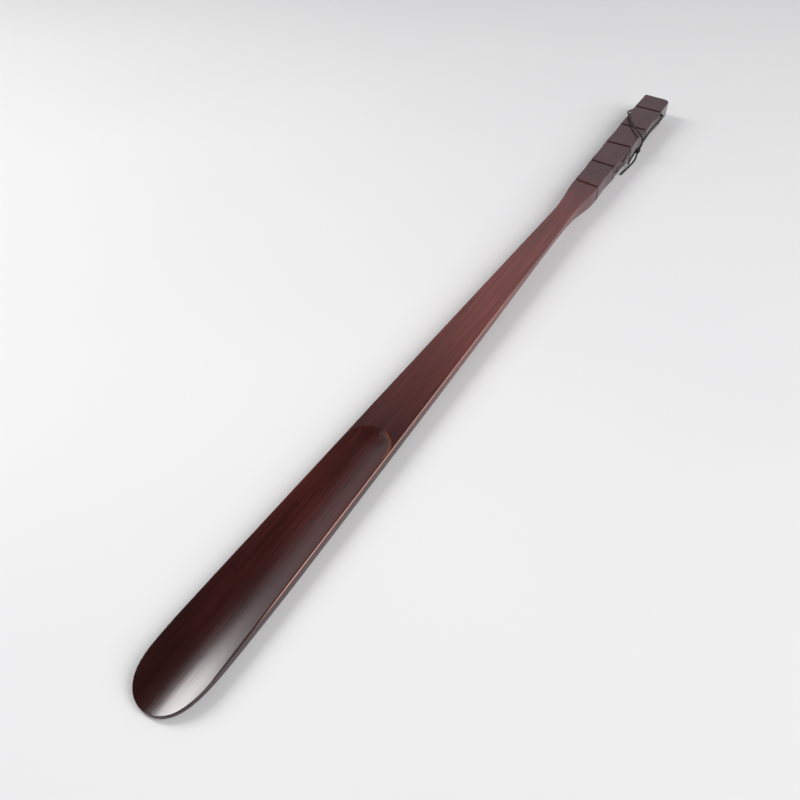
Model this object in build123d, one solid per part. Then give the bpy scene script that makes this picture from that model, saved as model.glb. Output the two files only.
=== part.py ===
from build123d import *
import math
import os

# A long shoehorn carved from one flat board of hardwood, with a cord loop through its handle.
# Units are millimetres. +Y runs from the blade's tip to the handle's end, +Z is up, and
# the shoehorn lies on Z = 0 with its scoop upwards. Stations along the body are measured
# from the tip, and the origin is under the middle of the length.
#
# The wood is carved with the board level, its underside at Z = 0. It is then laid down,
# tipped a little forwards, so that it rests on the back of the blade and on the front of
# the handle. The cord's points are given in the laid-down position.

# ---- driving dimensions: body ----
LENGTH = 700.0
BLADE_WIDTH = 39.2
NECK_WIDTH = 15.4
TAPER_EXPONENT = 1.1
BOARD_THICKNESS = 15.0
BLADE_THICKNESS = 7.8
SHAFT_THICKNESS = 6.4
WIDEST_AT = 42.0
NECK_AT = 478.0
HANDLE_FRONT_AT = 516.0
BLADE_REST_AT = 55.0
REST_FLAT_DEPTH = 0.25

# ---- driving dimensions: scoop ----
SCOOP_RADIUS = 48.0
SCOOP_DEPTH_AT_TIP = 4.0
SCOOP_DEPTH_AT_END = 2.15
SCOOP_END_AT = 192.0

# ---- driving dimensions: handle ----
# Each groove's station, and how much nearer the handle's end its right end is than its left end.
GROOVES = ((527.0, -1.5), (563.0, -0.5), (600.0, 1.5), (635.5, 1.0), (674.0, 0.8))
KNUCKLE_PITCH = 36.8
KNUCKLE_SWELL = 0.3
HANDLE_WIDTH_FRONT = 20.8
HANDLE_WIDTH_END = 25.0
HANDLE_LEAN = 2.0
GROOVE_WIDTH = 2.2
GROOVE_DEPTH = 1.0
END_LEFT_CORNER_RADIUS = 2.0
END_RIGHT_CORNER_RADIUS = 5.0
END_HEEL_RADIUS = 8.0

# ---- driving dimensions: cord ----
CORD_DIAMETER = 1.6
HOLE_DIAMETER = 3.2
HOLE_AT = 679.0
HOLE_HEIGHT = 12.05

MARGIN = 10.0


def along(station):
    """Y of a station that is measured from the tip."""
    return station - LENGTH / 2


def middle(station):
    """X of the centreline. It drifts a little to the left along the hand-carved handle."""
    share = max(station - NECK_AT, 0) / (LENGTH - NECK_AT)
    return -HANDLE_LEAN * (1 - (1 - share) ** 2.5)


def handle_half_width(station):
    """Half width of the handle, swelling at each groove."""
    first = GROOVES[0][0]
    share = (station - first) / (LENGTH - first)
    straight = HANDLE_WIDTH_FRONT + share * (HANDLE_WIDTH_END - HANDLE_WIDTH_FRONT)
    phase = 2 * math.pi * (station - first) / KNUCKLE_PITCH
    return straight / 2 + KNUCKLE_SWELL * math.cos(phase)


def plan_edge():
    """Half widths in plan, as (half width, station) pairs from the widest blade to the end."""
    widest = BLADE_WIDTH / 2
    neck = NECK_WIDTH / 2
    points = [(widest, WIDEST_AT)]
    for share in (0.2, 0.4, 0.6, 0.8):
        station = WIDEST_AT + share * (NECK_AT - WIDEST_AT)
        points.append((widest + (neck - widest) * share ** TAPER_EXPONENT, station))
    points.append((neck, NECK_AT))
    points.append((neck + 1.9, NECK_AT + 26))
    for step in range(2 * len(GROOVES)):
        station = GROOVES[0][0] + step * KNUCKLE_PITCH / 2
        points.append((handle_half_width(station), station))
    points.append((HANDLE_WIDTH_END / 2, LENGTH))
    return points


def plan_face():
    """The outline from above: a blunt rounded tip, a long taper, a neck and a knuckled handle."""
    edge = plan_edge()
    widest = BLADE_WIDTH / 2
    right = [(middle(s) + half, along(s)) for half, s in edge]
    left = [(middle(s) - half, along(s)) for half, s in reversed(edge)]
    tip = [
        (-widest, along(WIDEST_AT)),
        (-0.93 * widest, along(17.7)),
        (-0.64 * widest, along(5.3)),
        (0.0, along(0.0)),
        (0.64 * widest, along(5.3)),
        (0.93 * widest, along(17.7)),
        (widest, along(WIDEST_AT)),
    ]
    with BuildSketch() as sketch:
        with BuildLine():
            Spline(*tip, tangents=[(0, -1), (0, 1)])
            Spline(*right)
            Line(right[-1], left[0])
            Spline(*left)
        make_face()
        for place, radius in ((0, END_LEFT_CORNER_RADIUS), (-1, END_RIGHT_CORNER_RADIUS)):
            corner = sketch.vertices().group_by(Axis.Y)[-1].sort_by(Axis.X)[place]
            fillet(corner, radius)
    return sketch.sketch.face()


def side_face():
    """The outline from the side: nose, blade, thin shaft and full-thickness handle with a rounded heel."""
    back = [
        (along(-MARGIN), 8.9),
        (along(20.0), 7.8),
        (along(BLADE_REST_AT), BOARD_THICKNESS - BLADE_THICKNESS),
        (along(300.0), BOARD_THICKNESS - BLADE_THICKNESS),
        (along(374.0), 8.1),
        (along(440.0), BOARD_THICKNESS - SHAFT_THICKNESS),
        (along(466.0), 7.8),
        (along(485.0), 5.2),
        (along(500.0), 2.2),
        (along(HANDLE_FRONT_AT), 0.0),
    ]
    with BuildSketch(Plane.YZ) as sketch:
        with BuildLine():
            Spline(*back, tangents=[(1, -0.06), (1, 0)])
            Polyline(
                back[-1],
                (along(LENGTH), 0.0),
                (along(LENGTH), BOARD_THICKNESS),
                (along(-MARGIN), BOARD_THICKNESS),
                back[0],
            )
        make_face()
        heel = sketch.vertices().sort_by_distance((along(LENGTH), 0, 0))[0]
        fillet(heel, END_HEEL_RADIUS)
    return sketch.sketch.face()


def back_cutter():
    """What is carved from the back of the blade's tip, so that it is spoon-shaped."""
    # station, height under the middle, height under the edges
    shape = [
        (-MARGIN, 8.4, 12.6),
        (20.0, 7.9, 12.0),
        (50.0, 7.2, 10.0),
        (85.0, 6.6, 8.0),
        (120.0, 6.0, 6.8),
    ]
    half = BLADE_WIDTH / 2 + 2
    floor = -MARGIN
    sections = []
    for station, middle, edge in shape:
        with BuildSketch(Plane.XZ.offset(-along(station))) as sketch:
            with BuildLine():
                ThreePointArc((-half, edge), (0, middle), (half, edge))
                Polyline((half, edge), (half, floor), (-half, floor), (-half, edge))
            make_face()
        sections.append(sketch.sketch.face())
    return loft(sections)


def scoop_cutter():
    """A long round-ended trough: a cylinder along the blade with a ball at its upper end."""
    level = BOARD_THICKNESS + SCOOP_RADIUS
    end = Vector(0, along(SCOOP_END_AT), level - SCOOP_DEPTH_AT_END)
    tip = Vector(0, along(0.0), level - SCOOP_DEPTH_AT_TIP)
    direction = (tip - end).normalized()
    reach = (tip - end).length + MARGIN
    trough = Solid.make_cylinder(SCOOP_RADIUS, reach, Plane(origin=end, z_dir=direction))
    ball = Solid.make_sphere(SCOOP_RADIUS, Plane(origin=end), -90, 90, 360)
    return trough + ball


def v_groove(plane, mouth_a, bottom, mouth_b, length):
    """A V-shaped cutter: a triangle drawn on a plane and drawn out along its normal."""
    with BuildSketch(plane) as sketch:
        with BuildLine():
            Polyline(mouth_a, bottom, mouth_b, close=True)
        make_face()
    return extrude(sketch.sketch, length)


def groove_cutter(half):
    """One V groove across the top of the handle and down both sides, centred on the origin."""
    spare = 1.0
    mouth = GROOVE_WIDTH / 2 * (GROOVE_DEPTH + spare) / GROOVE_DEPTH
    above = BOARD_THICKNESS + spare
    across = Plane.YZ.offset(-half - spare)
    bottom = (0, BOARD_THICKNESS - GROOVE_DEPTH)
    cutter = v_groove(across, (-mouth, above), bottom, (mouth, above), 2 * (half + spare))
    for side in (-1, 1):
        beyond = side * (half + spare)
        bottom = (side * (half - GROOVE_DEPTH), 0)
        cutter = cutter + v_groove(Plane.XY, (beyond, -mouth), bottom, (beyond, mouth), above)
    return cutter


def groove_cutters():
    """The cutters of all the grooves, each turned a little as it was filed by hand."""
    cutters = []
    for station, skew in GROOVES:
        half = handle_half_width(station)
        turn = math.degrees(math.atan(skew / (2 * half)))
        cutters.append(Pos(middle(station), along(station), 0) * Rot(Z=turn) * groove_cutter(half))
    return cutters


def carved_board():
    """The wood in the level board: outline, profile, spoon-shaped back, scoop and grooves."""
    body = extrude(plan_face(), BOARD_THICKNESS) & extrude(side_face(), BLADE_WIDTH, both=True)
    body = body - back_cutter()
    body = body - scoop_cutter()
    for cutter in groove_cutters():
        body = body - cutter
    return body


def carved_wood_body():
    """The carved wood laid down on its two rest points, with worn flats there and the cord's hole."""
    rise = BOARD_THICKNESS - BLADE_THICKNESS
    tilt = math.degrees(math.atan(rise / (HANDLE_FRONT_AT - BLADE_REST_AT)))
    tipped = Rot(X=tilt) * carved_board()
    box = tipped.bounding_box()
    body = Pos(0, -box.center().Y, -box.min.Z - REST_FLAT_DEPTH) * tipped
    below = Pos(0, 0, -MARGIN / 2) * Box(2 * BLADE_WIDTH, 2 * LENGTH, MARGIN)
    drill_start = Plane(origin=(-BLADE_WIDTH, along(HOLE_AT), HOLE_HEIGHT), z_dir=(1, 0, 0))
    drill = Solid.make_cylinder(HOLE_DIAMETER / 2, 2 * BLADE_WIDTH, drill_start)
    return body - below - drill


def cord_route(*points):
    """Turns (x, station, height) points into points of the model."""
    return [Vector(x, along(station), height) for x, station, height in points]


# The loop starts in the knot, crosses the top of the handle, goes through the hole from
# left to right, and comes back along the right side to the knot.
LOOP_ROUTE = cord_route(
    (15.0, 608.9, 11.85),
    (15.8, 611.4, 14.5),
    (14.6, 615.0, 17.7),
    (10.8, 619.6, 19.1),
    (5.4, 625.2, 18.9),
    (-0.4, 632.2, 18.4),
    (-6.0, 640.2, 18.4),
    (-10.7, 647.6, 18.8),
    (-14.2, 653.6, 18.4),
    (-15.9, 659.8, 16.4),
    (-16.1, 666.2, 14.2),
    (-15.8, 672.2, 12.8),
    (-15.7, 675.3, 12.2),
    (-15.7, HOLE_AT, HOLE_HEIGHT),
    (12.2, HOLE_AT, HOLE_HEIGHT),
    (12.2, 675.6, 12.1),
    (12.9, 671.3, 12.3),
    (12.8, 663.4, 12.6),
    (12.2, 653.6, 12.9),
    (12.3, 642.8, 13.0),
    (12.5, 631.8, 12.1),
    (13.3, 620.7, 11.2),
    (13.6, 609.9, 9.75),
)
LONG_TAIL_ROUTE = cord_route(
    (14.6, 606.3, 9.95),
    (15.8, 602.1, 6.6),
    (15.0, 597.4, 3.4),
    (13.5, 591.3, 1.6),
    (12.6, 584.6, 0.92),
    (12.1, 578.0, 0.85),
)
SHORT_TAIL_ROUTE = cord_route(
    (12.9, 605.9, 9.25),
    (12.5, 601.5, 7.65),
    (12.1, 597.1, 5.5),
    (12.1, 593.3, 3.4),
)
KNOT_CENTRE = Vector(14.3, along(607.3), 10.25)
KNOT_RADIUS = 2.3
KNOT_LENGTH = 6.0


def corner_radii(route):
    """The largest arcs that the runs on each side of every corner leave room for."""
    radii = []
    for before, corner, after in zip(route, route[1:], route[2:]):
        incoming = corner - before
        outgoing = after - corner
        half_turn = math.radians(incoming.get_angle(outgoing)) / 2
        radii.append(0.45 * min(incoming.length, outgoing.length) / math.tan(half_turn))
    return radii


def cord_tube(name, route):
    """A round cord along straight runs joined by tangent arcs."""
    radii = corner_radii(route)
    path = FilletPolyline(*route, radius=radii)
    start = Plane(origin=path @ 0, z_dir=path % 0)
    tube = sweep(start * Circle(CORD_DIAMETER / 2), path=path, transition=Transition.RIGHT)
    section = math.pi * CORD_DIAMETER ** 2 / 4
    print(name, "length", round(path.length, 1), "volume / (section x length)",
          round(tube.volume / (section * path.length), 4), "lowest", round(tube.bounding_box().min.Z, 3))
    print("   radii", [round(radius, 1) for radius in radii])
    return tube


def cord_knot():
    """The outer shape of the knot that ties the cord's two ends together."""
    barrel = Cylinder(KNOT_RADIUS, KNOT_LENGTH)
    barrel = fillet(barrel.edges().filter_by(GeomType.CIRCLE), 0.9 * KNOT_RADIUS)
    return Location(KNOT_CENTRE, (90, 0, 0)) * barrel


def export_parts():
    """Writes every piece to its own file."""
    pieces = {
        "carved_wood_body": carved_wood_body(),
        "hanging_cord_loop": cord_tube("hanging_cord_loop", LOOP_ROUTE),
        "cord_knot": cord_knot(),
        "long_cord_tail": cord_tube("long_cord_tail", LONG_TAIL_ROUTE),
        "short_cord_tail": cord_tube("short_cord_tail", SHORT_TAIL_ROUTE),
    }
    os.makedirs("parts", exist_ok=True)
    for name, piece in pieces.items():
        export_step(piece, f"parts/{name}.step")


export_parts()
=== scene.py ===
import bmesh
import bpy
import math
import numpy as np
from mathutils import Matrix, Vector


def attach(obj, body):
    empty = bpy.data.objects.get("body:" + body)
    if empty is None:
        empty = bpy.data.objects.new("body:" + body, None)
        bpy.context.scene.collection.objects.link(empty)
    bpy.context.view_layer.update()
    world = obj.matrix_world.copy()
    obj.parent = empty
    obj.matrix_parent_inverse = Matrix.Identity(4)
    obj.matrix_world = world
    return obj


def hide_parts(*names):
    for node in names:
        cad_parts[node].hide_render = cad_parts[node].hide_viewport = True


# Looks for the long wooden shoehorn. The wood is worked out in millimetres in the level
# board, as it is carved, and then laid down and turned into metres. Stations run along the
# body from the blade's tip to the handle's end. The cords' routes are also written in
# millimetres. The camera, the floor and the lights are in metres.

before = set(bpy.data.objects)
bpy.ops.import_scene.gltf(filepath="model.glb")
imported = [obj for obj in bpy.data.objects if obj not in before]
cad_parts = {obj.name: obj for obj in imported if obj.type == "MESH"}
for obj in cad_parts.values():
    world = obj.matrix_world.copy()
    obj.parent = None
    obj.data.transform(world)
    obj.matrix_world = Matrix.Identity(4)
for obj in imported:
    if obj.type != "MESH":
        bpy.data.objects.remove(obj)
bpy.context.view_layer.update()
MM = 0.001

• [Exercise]
Transcribe, word for word, every line from the line with "barrel = Cylinder(KNOT_RADIUS, KNOT_LENGTH)" to the line with "obj.parent = None", inclusive, and output nothing else.

• [Response for this exercise]
    barrel = Cylinder(KNOT_RADIUS, KNOT_LENGTH)
    barrel = fillet(barrel.edges().filter_by(GeomType.CIRCLE), 0.9 * KNOT_RADIUS)
    return Location(KNOT_CENTRE, (90, 0, 0)) * barrel


def export_parts():
    """Writes every piece to its own file."""
    pieces = {
        "carved_wood_body": carved_wood_body(),
        "hanging_cord_loop": cord_tube("hanging_cord_loop", LOOP_ROUTE),
        "cord_knot": cord_knot(),
        "long_cord_tail": cord_tube("long_cord_tail", LONG_TAIL_ROUTE),
        "short_cord_tail": cord_tube("short_cord_tail", SHORT_TAIL_ROUTE),
    }
    os.makedirs("parts", exist_ok=True)
    for name, piece in pieces.items():
        export_step(piece, f"parts/{name}.step")


export_parts()
=== scene.py ===
import bmesh
import bpy
import math
import numpy as np
from mathutils import Matrix, Vector


def attach(obj, body):
    empty = bpy.data.objects.get("body:" + body)
    if empty is None:
        empty = bpy.data.objects.new("body:" + body, None)
        bpy.context.scene.collection.objects.link(empty)
    bpy.context.view_layer.update()
    world = obj.matrix_world.copy()
    obj.parent = empty
    obj.matrix_parent_inverse = Matrix.Identity(4)
    obj.matrix_world = world
    return obj


def hide_parts(*names):
    for node in names:
        cad_parts[node].hide_render = cad_parts[node].hide_viewport = True


# Looks for the long wooden shoehorn. The wood is worked out in millimetres in the level
# board, as it is carved, and then laid down and turned into metres. Stations run along the
# body from the blade's tip to the handle's end. The cords' routes are also written in
# millimetres. The camera, the floor and the lights are in metres.

before = set(bpy.data.objects)
bpy.ops.import_scene.gltf(filepath="model.glb")
imported = [obj for obj in bpy.data.objects if obj not in before]
cad_parts = {obj.name: obj for obj in imported if obj.type == "MESH"}
for obj in cad_parts.values():
    world = obj.matrix_world.copy()
    obj.parent = None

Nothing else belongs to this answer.